Dr Singhvi had said that the Magistrate Court has relied upon the order passed by the Supreme Court admonishing my client to be careful in future, for his statements in the Rafael Deal case. But, surprisingly, the speech in the instant case was made in April 2019 and the SC proceedings was in November 2019. How came that possible?
This mistake is probably, because I was handed down maximum punishment within 10 minutes of conviction. “This has shaken my confidence milords,” he said.

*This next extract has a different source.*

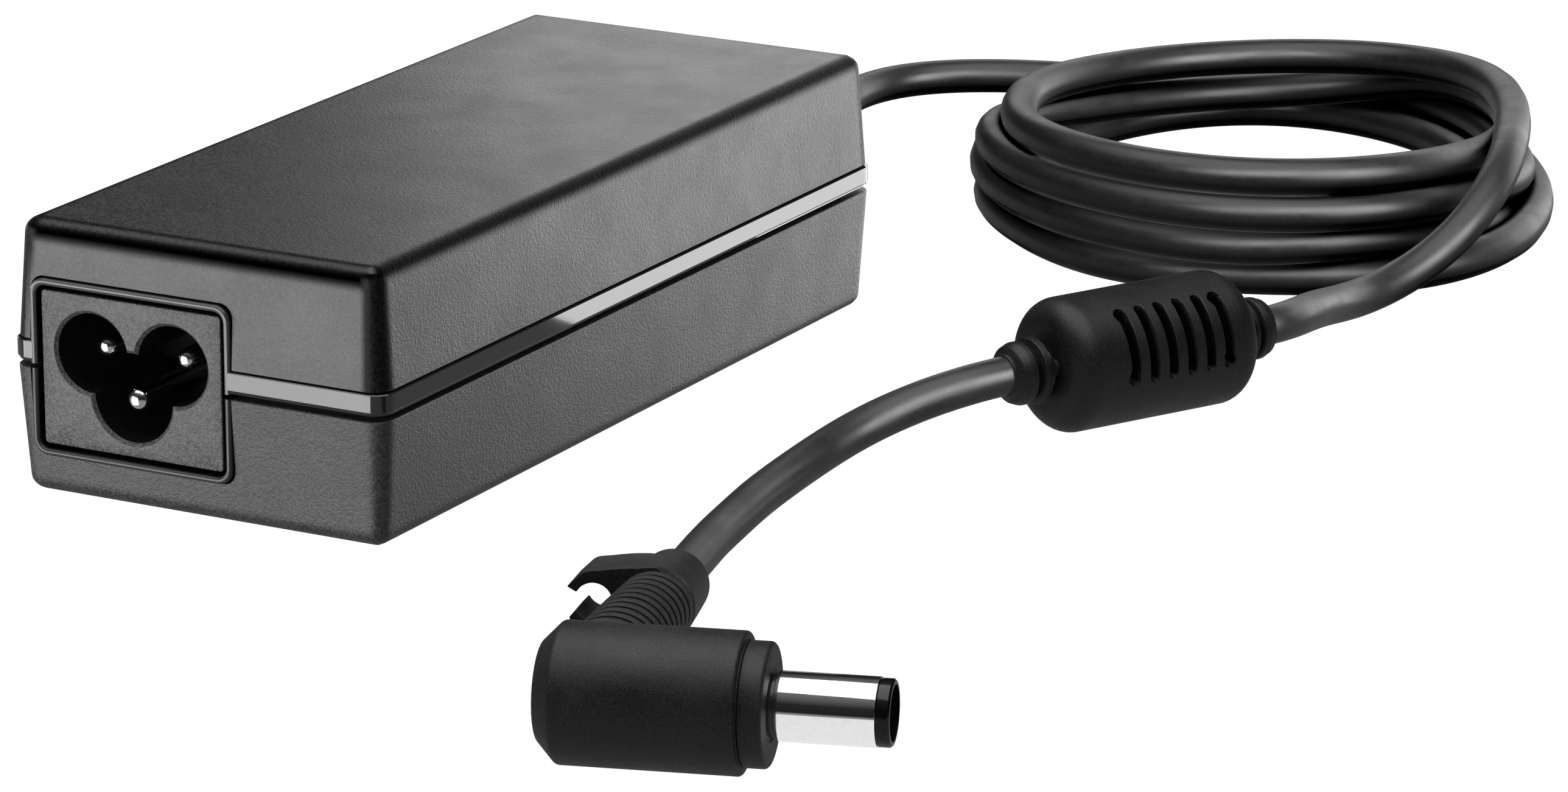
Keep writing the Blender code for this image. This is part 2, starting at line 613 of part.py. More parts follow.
def tail_height(t):
    """Height of the tail's axis this far from the plug's axis."""
    return float(
        np.interp(t, (7, 12, 16.2, 20.4, 24.6, 28.8, 33, 38, 43.4), (6.4, 6.2, 6.05, 5.85, 5.5, 5.05, 4.55, 4.2, 3.92))
    )


def tail_radius(t):
    """Radius of the tail over its ribs."""
    return float(np.interp(t, (7, 12, 16.2, 20.4, 24.6, 33, 43), (4.6, 4.5, 4.25, 4.05, 3.95, 3.88, 3.58)))


def tail_point(t):
    p = TAIL_START + TAIL_DIR * t
    return Vector((p.x, p.y, tail_height(t)))


COLLAR_T0, TAIL_END, PITCH, GROOVES = 33.0, 43.3, 2.1, 12
ts, rs = [7.2], [4.6]
for k in range(GROOVES - 1, -1, -1):
    t = COLLAR_T0 - PITCH * k
    r = tail_radius(t)
    ts += [t - 0.55, t - 0.3, t + 0.1, t + 0.35]
    rs += [r, r - 0.5, r - 0.5, r]
ts += [TAIL_END - 0.3, TAIL_END]
rs += [3.58, 3.3]
tail = tube("plug_strain_relief", [tail_point(t) for t in ts], 3.0, ((0, 0, 0), 0), radii=rs, sides=3)
tail = as_mesh(tail, RUBBER)

# the clip: a C-shaped channel on the tail's collar that snaps round one strand of the lead
CLIP_T0, CLIP_T1 = 33.4, 40.4
clip_a, clip_h, clip_r = 6.42, 0.0, 1.85


def arc(radius, start, end, n):
    """Points on an arc of the clip; x runs away from the lead, y up."""
    return [
        (clip_a + radius * math.cos(math.radians(a)), clip_h + radius * math.sin(math.radians(a)))
        for a in np.linspace(start, end, n)
    ]


outline = (
    [(3.0, 3.7), (3.9, 3.59), (5.7, 3.29), (7.1, 3.11), (7.62, 2.92), (8.0, 2.54), (9.04, 1.48)]
    + arc(clip_r, 28, 330, 17)
    + arc(3.0, 325, 215, 7)
    + [(3.0, -1.75)]
)
data = bpy.data.curves.new("cord_clip", "CURVE")
data.dimensions = "2D"
data.fill_mode = "BOTH"
data.extrude = (CLIP_T1 - CLIP_T0) / 2 * MM
spline = data.splines.new("POLY")
spline.points.add(len(outline) - 1)
for i, (a, h) in enumerate(outline):
    spline.points[i].co = (a * MM, h * MM, 0.0, 1.0)
spline.use_cyclic_u = True
clip = bpy.data.objects.new("cord_clip", data)
PARTS.objects.link(clip)
slope = (tail_height(CLIP_T1) - tail_height(CLIP_T0)) / (CLIP_T1 - CLIP_T0)
tail_axis = Vector((TAIL_DIR.x, TAIL_DIR.y, slope)).normalized()
away = -PLUG_DIR
up = away.cross(tail_axis)
up = up if up.z > 0 else -up
frame_rows = Matrix((away, up, away.cross(up))).transposed().to_4x4()
clip.matrix_world = Matrix.Translation(tail_point((CLIP_T0 + CLIP_T1) / 2) * MM) @ frame_rows
clip = as_mesh(clip, RUBBER)
boolean(clip, rod("clip_seat", 3.88 + GAP, tail_point(31.0), tail_point(43.2), sides=32))
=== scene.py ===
import json
import math

import bmesh
import bpy
import numpy as np
from mathutils import Matrix, Vector


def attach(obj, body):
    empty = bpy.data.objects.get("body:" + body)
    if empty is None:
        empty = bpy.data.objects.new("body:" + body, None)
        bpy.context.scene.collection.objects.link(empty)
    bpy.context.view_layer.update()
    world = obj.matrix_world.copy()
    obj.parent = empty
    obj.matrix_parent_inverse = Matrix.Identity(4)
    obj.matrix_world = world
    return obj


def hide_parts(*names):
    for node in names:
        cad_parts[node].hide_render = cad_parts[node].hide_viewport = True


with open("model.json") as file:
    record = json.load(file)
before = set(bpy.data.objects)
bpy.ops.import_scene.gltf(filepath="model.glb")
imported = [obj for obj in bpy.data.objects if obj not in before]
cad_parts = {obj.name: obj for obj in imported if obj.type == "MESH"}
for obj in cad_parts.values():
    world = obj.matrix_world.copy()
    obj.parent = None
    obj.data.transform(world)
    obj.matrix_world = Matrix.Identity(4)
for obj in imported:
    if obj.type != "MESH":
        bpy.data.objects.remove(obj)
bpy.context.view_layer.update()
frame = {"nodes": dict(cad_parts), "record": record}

MM = 0.001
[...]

Dr Singhvi had said that my client represented a constituency but suppose he misses the same due to this conviction, his duty towards the people. What will happen to that? Today the consequence I am facing is that I have missed the previous session and might also miss the second session. “They (The people of that constituency) are deprived of their representation,” he said.
This is a case where clearly there is a lack of prima facie case. In my career, I haven’t seen conviction in criminal and mostly if convicted it is five to eight months. So please consider the fact that for a first time offender in a non-cognizable and bailable case, I am seeking the relief, he said.
Public Prosecutor Mitesh Amin, opposed the arguments of Dr Singhvi, and had said that the law provides for a maximum of 2 years of punishment that can be awarded in such a case.
“The offence may be non-cognizable, bailable but these arguments pale into insignificance once the conviction is ordered. This ground has no value in plea-seeking stay on conviction. The legislature allows a maximum sentence of two years and the Magistrate has found it to be a fit case for imposing the maximum punishment,” Amin had told the Judge.